The cardinality concern for traces is span volume per request. A trace with 5 spans is small. A trace with 5,000 spans (possible in a system with deep call chains and aggressive instrumentation) is large and expensive to store and render. The mitigation is sampling: keep 100% of error and slow traces, sample normal traffic down to 1-10%.
Cardinality Summary
| Signal | Cardinality driver | Scaling limit | Mitigation |
|---|---|---|---|
| Metrics | Label combinations (dimensions) | Memory per time series | Drop/aggregate labels before ingestion |
| Logs | Label streams + content volume | Index size + storage volume | Keep labels broad, filter on content |
| Traces | Span count per trace × trace volume | Storage volume | Sampling (head or tail) |
| Events | Event count per object | Minimal (low volume) | TTL expiration |
The key insight: metrics cardinality is multiplicative (each new label multiplies total series by its unique value count), while log and trace cardinality is additive (each new record adds to volume linearly). This is why a single bad label on a Prometheus metric can cause an outage, while a single noisy log stream just costs more storage.

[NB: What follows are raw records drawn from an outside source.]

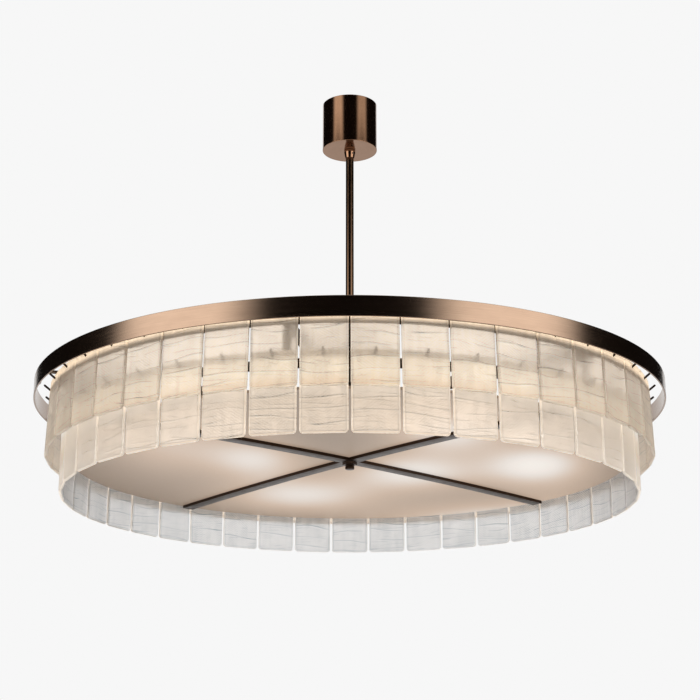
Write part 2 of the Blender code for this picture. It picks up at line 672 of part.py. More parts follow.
def make_lamp(number, turn, parent):
    """A lamp holder on a bent strip under an arm, and the bulb in it, both pointing outwards."""
    start = LAMP_START_RADIUS
    top = arm_foot - SEAT_GAP
    leg = lamp_height - HOLDER_RADIUS - LAMP_LEG_MARGIN
    inner = start - LAMP_STRIP_THICKNESS
    outline = [(start - LAMP_FOOT_LENGTH, top), (start - LAMP_FOOT_LENGTH, top - LAMP_STRIP_THICKNESS),
               (inner, top - LAMP_STRIP_THICKNESS), (inner, leg), (start, leg), (start, top)]
    holder = place(f"lamp_holder_{number}", strip(outline, LAMP_STRIP_WIDTH), [PORCELAIN], parent, turn)
    bore_radius = BULB_CAP_RADIUS + BULB_CAP_CLEARANCE
    bore_floor = HOLDER_LENGTH - BULB_CAP_LENGTH - SEAT_GAP
    lip = HOLDER_LENGTH - HOLDER_LIP_LENGTH
    barrel = turned([(HOLDER_RADIUS, -WELD_DEPTH), (HOLDER_RADIUS, lip), (HOLDER_LIP_RADIUS, lip),
                     (HOLDER_LIP_RADIUS, HOLDER_LENGTH), (bore_radius, HOLDER_LENGTH),
                     (bore_radius, bore_floor)], LAMP_STEPS, capped=True)
    along = Matrix.Translation((start, 0, lamp_height)) @ Matrix.Rotation(math.pi / 2, 4, "Y")
    combine(holder, [cutter(barrel, turn @ along)], "UNION")
    globe_middle = BULB_LENGTH - BULB_GLOBE_RADIUS
    first = math.asin(BULB_NECK_RADIUS / BULB_GLOBE_RADIUS)
    profile = [(BULB_CAP_RADIUS, 0), (BULB_CAP_RADIUS, BULB_CAP_LENGTH + SEAT_GAP),
               (BULB_NECK_RADIUS, BULB_CAP_LENGTH + BULB_NECK_RADIUS - BULB_CAP_RADIUS + SEAT_GAP)]
    for step in range(GLOBE_STEPS + 1):
        angle = first + (math.pi - first) * step / GLOBE_STEPS
        radius = BULB_GLOBE_RADIUS * math.sin(angle) if step < GLOBE_STEPS else 0
        profile.append((radius, globe_middle - BULB_GLOBE_RADIUS * math.cos(angle)))
    seat = Matrix.Translation((0, 0, bore_floor + SEAT_GAP))
    place(f"bulb_{number}", turned(profile, LAMP_STEPS, capped=True), [BULB], parent, turn @ along @ seat)


def make_band(parent):
    """The outer hoop, which hides the pins."""
    inner = BAND_RADIUS - BAND_THICKNESS
    profile = [(inner, band_foot), (BAND_RADIUS, band_foot), (BAND_RADIUS, band_top), (inner, band_top)]
    return place("outer_band", turned(profile, BAND_STEPS), [BRONZE], parent)


def make_centre_rod(parent):
    """The rod that hangs from the hub's cover by its head, and its nut under the cover."""
    head_foot = cover_top + SEAT_GAP
    head_top = head_foot + ROD_HEAD_THICKNESS
    profile = [(ROD_RADIUS, rod_foot), (ROD_RADIUS, head_foot), (ROD_HEAD_RADIUS, head_foot),
               (ROD_HEAD_RADIUS, head_top)]
    place("centre_rod", turned(profile, BORE_STEPS, capped=True), [DARK_BRONZE], parent)
    make_nut("rod_locknut", cover_foot - SEAT_GAP, ROD_NUT_THICKNESS, ROD_NUT_RADIUS,
             ROD_RADIUS + SEAT_GAP, STEEL, parent)


def make_diffuser(parent):
    """The opal disc, and the cross of two flat bars, welded to a six-sided boss, that holds it up."""
    radius = LOWER_TIER.tile_radius - TILE_THICKNESS - DISC_EDGE_GAP
    reach = radius - CROSS_END_MARGIN
    profile = [(radius - DISC_EDGE_CHAMFER, disc_foot), (radius, disc_foot + DISC_EDGE_CHAMFER),
               (radius, disc_top)]
    disc = place("diffuser_disc", turned(profile, DISC_STEPS, capped=True), [OPAL], parent)
    bore = rod((0, 0, finial_foot), (0, 0, disc_top + CUT_OVERRUN), ROD_RADIUS + ROD_CLEARANCE, BORE_STEPS)
    combine(disc, [cutter(bore)], "DIFFERENCE")
    sides = [(CROSS_BOSS_RADIUS, boss_foot), (CROSS_BOSS_RADIUS, cross_top)]
    boss = turned(sides, HEX_STEPS, capped=True)
    cross = place("diffuser_cross", boss, [DARK_BRONZE], parent)
    bar_foot = cross_top - CROSS_BAR_THICKNESS
    bar = [(-reach, bar_foot), (reach, bar_foot), (reach, cross_top), (-reach, cross_top)]
    turns = (CROSS_TURN, CROSS_TURN + math.pi / 2)
    bars = [cutter(strip(bar, CROSS_BAR_WIDTH), outward(turn)) for turn in turns]
    combine(cross, bars, "UNION")
    bore = rod((0, 0, finial_foot), (0, 0, disc_top), ROD_RADIUS + ROD_CLEARANCE, BORE_STEPS)
    combine(cross, [cutter(bore)], "DIFFERENCE")


def make_finial(parent):
    """The blind nut that holds the cross up on the rod."""
    bore = ROD_RADIUS + SEAT_GAP
    profile = [(FINIAL_RADIUS - FINIAL_EDGE, finial_foot), (FINIAL_RADIUS, finial_foot + FINIAL_EDGE),
               (FINIAL_RADIUS, finial_top), (bore, finial_top), (bore, finial_foot + FINIAL_FLOOR)]
    place("finial_nut", turned(profile, SMALL_STEPS, capped=True), [DARK_BRONZE], parent)


def build():
    make_ceiling_plate()
    make_hanger_bolt()
    make_terminal_block()
    pendant = make_axis("pendant_axis", (0, 0, pivot_height))
    make_stem_eye(pendant)
    make_stem(pendant)
    make_hub(pendant)
    for index in range(ARM_COUNT):
        make_arm(index, pendant)
    make_tier("upper_tier", UPPER_TIER, pendant)
    make_tier("lower_tier", LOWER_TIER, pendant)
    make_band(pendant)
    make_centre_rod(pendant)
    canopy = make_axis("canopy_axis", (0, 0, canopy_foot), pendant)
    make_canopy(canopy)
    make_collar(canopy)
    diffuser = make_axis("diffuser_axis", (0, 0, disc_foot), pendant)
    make_diffuser(diffuser)
    finial = make_axis("finial_axis", (0, 0, finial_top), diffuser)
    make_finial(finial)


build()
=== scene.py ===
import math
from functools import partial

import bmesh
import bpy
from mathutils import Matrix, Vector


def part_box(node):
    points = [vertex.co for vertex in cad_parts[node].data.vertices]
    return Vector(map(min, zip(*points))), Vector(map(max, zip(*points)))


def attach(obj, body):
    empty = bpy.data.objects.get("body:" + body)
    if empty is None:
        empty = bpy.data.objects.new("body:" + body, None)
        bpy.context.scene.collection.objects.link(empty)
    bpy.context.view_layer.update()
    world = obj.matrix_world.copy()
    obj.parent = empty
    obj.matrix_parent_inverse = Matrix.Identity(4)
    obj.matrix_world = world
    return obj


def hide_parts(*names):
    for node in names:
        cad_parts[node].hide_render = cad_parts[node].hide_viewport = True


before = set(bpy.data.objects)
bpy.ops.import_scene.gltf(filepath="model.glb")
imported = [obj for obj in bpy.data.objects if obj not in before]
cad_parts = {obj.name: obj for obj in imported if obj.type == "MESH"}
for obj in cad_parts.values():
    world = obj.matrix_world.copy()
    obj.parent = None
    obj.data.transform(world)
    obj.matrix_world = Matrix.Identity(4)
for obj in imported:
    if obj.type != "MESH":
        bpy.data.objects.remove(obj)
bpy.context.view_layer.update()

MM = 0.001

# Sizes of the tiers with their pins and rails, the lamps, the stem and the rod
SEAT_GAP = 0.3 * MM
ARM_COUNT = 6
ARM_PHASE = math.radians(-101)
FRONT = math.radians(-90)
TIER_ARCS = 3
UPPER_TILES = 44
LOWER_TILES = 41
UPPER_TIER_RADIUS = 571.7 * MM
LOWER_TIER_RADIUS = 543.6 * MM
UPPER_TILE_HEIGHT = 129 * MM
LOWER_TILE_HEIGHT = 139 * MM
UPPER_TILE_TOP = -630 * MM
LOWER_TILE_TOP = -689 * MM
UPPER_TILE_LEAN = math.radians(1.9)
TILE_WIDTH = 78.5 * MM
TILE_THICKNESS = 7 * MM
TILE_TOP_CORNER = 9 * MM
TILE_FOOT_CORNER = 6.8 * MM
TILE_HOLE_DROP = 12.7 * MM
TILE_BACK_GAP = 2 * MM
PIN_RADIUS = 2 * MM
PIN_RISE = math.radians(38)
PIN_REACH = 19.5 * MM
RAIL_THICKNESS = 3 * MM
RAIL_JOINT_GAP = 0.6 * MM
UPPER_RAIL = (-652 * MM, -626 * MM)
LOWER_RAIL = (-717.5 * MM, -701 * MM)
LAMP_START = 235 * MM
LAMP_HEIGHT = -676 * MM
HOLDER_LENGTH = 34 * MM
HOLDER_RADIUS = 13 * MM
HOLDER_LIP_RADIUS = 14.8 * MM
HOLDER_LIP_LENGTH = 8 * MM
BULB_LENGTH = 80 * MM
BULB_CAP_RADIUS = 6.8 * MM
BULB_CAP_LENGTH = 21 * MM
BULB_NECK_RADIUS = 9.5 * MM
BULB_GLOBE_RADIUS = 22.5 * MM
BAND_THICKNESS = 3 * MM
STEM_BORE = 6 * MM
STEM_RADIUS = 8 * MM
DRUM_WALL = 2 * MM
ROD_RADIUS = 5 * MM

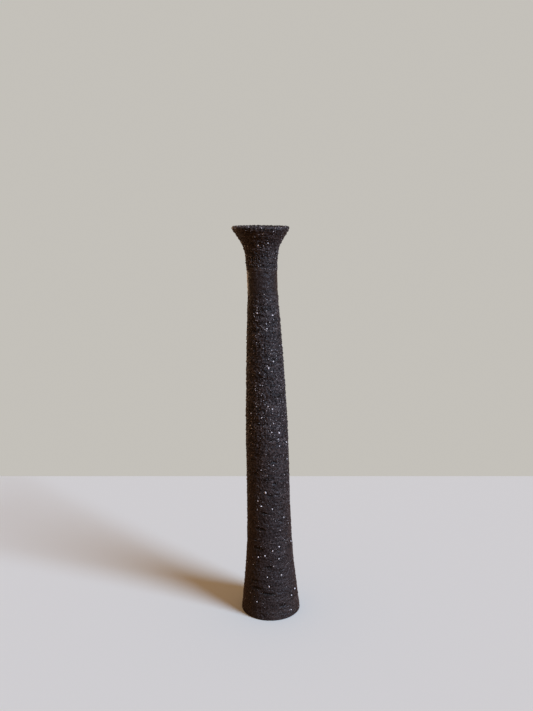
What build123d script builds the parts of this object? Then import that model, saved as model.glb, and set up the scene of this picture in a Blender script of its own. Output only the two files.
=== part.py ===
"""Tall stoneware bud vase, thrown in three sections that are luted together with slip.

The vase is hollow and slim: a closed foot section that flares to a flat base, a long
tapering shaft, and a narrow neck that opens into a flared mouth with a rounded lip.
Every piece is turned about one axis, which leans a little to one side, as a tall pot does
while it dries.  The base and the rim are cut level.

Millimetres, +Z up.  The origin is the centre of the flat base.
"""

import os

from build123d import *

# ---- driving dimensions ----------------------------------------------------------------
HEIGHT = 320.0  # base to the top of the lip
LEAN = 1.5  # degrees that the pot's axis leans from upright, towards -X

FOOT_RADIUS = 24.7  # where the outer face meets the base
FOOT_SLOPE = (-0.13, 1.0)  # direction of the outer face as it leaves the base
FOOT_BEVEL = 0.8
FLOOR_THICKNESS = 7.0
FLOOR_RADIUS = 17.8  # inner radius at the floor, before its corner is rounded
FLOOR_CORNER = 5.0

# Outer and inner faces of the thrown wall below the throat, as (radius, height) points.
OUTER_WALL = [(21.1, 32), (18.6, 64), (17.4, 128), (15.7, 192), (12.9, 246), (11.75, 271)]
INNER_WALL = [(16.3, 32), (13.9, 64), (12.9, 128), (11.3, 192), (8.7, 246), (7.7, 271)]

THROAT_HEIGHT = 290.0  # where the neck starts to flare
THROAT_OUTER_RADIUS = 12.1
THROAT_INNER_RADIUS = 8.0
FLARE_OUTER_ARC = 43.9  # radius of the flare's outer face, seen from the side
FLARE_INNER_ARC = 44.5
LIP_OUTER_ROUND = 1.4
LIP_INNER_ROUND = 1.6

FOOT_JOINT = (18.5, 66.0)  # outside edge of the joint of foot section and shaft
NECK_JOINT = (12.0, 287.0)  # outside edge of the joint of shaft and neck
JOINT_SLOPE = 0.6  # how steeply a joint climbs towards the inside
SLIP_THICKNESS = 0.6  # the slip left in a joint, measured upright

GLAZE_THICKNESS = 0.4
GLAZE_TOP = 311.0  # the liner glaze stops short of the lip

TRIM = 2.0  # spare clay below the base, which the level cut takes off
FLARE_SWEEP = 52.0  # degrees of flare arc, enough to pass the level cut of the rim
CLEAR = 60.0  # well past the widest part of the vase


def level(height):
    """The level plane at a height, as it lies while the pot's axis is still upright."""
    return Plane.XY.rotated((0, LEAN, 0)).offset(height)


def joint_line(joint, rise):
    """Two points of a sloping joint, on the axis and outside the wall, lifted by rise."""
    radius, height = joint
    return [
        (0, height + radius * JOINT_SLOPE + rise),
        (CLEAR, height - (CLEAR - radius) * JOINT_SLOPE + rise),
    ]


def cavity_section(inset):
    """Half of the hollow inside, in the XY plane, made smaller all round by inset."""
    throat = Vector(THROAT_INNER_RADIUS - inset, THROAT_HEIGHT)
    floor_edge = (FLOOR_RADIUS - inset, FLOOR_THICKNESS + inset)
    with BuildSketch() as cavity:
        with BuildLine():
            Spline(
                floor_edge,
                *[(radius - inset, height) for radius, height in INNER_WALL],
                throat,
                tangents=(FOOT_SLOPE, (0, 1)),
            )
            flare = JernArc(throat, (0, 1), FLARE_INNER_ARC + inset, -FLARE_SWEEP)
            top = flare @ 1
            Polyline(top, (0, top.Y), (0, floor_edge[1]), floor_edge)
        make_face()
        corner = cavity.vertices().group_by(Axis.Y)[0].sort_by(Axis.X)[-1]
        fillet(corner, FLOOR_CORNER - inset)
    return cavity.sketch


def section_between(lower, upper):
    """The wall's section between two lines, on the XZ plane."""
    with BuildSketch(Plane.XZ) as section:
        add(wall.sketch_local)
        with BuildLine():
            Polyline(*lower, *reversed(upper), close=True)
        make_face(mode=Mode.INTERSECT)
    return section.sketch


def finish(part, label):
    """Lean a piece that was turned upright, label it and write it as its own STEP file."""
    leaning = part.rotate(Axis.Y, -LEAN)
    leaning.label = label
    export_step(leaning, f"parts/{label}.step")


# ---- the section through the wall, drawn once --------------------------------------------
foot_run = Vector(*FOOT_SLOPE) * TRIM
foot_start = Vector(FOOT_RADIUS, 0) - foot_run
throat_outside = Vector(THROAT_OUTER_RADIUS, THROAT_HEIGHT)

with BuildSketch() as wall:
    with BuildLine():
        Spline(foot_start, *OUTER_WALL, throat_outside, tangents=(FOOT_SLOPE, (0, 1)))
        outer_flare = JernArc(throat_outside, (0, 1), FLARE_OUTER_ARC, -FLARE_SWEEP)
        flare_top = outer_flare @ 1
        Polyline(flare_top, (0, flare_top.Y), (0, foot_start.Y), foot_start)
    make_face()
    add(cavity_section(0), mode=Mode.SUBTRACT)

half_slip = SLIP_THICKNESS / 2
below_foot_joint = joint_line(FOOT_JOINT, -half_slip)
above_foot_joint = joint_line(FOOT_JOINT, half_slip)
below_neck_joint = joint_line(NECK_JOINT, -half_slip)
above_neck_joint = joint_line(NECK_JOINT, half_slip)
under_base = [(0, -CLEAR), (CLEAR, -CLEAR)]
over_lip = [(0, HEIGHT + CLEAR), (CLEAR, HEIGHT + CLEAR)]

# ---- foot section: the closed base and the flaring lower wall ----------------------------
with BuildPart() as foot_section:
    revolve(section_between(under_base, below_foot_joint), axis=Axis.Z)
    split(bisect_by=level(0), keep=Keep.TOP)
    chamfer(foot_section.faces().sort_by(Axis.Z)[0].edges(), FOOT_BEVEL)

# ---- shaft: the long open tube -----------------------------------------------------------
with BuildPart() as shaft:
    revolve(section_between(above_foot_joint, below_neck_joint), axis=Axis.Z)

# ---- neck: the collar that opens into the flared mouth -----------------------------------
with BuildPart() as neck:
    revolve(section_between(above_neck_joint, over_lip), axis=Axis.Z)
    split(bisect_by=level(HEIGHT), keep=Keep.BOTTOM)
    rim = neck.faces().sort_by(Axis.Z)[-1]
    fillet(rim.outer_wire().edges(), LIP_OUTER_ROUND)
    rim = neck.faces().sort_by(Axis.Z)[-1]
    fillet(rim.inner_wires()[0].edges(), LIP_INNER_ROUND)

# ---- slip joints: the thin cones of slip that bond the sections --------------------------
with BuildPart() as foot_slip_joint:
    revolve(section_between(below_foot_joint, above_foot_joint), axis=Axis.Z)

with BuildPart() as neck_slip_joint:
    revolve(section_between(below_neck_joint, above_neck_joint), axis=Axis.Z)

# ---- liner glaze: the coat that makes the inside watertight ------------------------------
with BuildPart() as liner_glaze:
    with BuildSketch(Plane.XZ):
        add(cavity_section(0))
        add(cavity_section(GLAZE_THICKNESS), mode=Mode.SUBTRACT)
        with Locations((CLEAR / 2, GLAZE_TOP / 2)):
            Rectangle(CLEAR, GLAZE_TOP, mode=Mode.INTERSECT)
    revolve(axis=Axis.Z)

os.makedirs("parts", exist_ok=True)
finish(foot_section.part, "foot_section")
finish(shaft.part, "shaft")
finish(neck.part, "neck")
finish(foot_slip_joint.part, "foot_slip_joint")
finish(neck_slip_joint.part, "neck_slip_joint")
finish(liner_glaze.part, "liner_glaze")
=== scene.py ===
"""A tall bud vase of coarse dark stoneware, thrown in three sections and joined with slip."""

import math

import bpy
import numpy as np
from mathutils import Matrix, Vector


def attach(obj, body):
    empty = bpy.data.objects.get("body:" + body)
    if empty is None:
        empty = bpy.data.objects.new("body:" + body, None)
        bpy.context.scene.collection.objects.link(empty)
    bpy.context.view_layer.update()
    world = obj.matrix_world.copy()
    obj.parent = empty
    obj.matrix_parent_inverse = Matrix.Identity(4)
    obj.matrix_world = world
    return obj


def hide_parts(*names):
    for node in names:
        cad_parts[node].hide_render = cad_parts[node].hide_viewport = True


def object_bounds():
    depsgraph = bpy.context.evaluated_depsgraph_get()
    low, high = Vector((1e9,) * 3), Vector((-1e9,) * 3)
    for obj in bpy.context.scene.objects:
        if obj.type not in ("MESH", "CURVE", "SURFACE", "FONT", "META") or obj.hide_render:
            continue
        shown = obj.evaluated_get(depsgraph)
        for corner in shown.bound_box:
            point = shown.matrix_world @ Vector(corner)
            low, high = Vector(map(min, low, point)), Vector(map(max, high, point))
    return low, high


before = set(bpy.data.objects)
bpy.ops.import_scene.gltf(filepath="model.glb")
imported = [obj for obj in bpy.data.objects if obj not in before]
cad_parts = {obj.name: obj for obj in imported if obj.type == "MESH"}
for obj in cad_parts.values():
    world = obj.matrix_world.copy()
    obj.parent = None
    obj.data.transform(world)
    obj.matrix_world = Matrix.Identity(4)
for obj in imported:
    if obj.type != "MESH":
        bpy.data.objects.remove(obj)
cad_low, cad_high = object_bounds()

# ---------------------------------------------------------------------------------------
# FOOT SECTION
# The closed foot is thrown with its floor from dark stoneware with coarse grog in it, and
# is pulled up into the lower wall.  Ribbing closes its skin more than that of the shaft.
# ---------------------------------------------------------------------------------------

MM = 0.001
HEIGHT = cad_high.z / MM
FOOT_SEAM = (18.55, 66.0)  # radius and height of the seam's outside edge
SEAM_CLIMB = 0.6  # a seam climbs this much for each millimetre towards the axis
SLIP = 0.6  # height of the slip left in a seam

# The pot is turned about one axis, whose drift towards -X grows faster than its height.
DRIFT = 0.0178
DRIFT_GROWTH = 2.6e-5

# How rough the skin is at each height: (height, roughness).
SKIN = [
    (0, 0.45), (30, 0.5), (60, 0.5), (100, 0.65), (135, 0.8), (160, 1.0), (262, 1.0),
    (271, 0.35), (285, 0.3), (290, 1.0), (307, 1.0), (312, 0.75), (317, 0.9), (320, 1.1),
]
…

Cross-Signal Correlation: Where It All Connects
The four signals become more than the sum of their parts when they’re linked:
Metrics → "error rate spiked to 7% on order-service"
│
│ (exemplar links metric data point to a trace ID)
▼
Trace → "request abc123: API → order-service → payment-service (timeout after 30s)"
│
│ (span attributes include pod name, namespace, trace ID)
▼
Logs → "order-service pod-7x9f2: payment provider timed out after 30s, orderId=ord-4821"
│
│ (Kubernetes event on the same pod)
▼
Event → "pod/order-service-7x9f2: Unhealthy - readiness probe failed"
In Grafana, this flow is navigable:
- A Prometheus alert fires for high error rate
- Click an exemplar on the Grafana panel → jumps to the trace in Tempo
- The trace shows exactly which span failed and how long each hop took
- Click a span → derived field links to the Loki logs for that service during that time window, filtered by trace ID
- Kubernetes events on the same pod show it was being restarted due to failed readiness probes
Without traces, step 2 is “grep Loki for errors around this timestamp and try to figure out which of the 15 services in the request path is the problem.” Without events, step 5 is “kubectl describe pod and hope the event hasn’t expired.” Without metrics, step 1 is “someone noticed the site is slow and filed a ticket.”
Each signal fills a gap that the others can’t efficiently cover. Metrics tell you something is wrong. Traces tell you where. Logs tell you why. Events tell you what changed.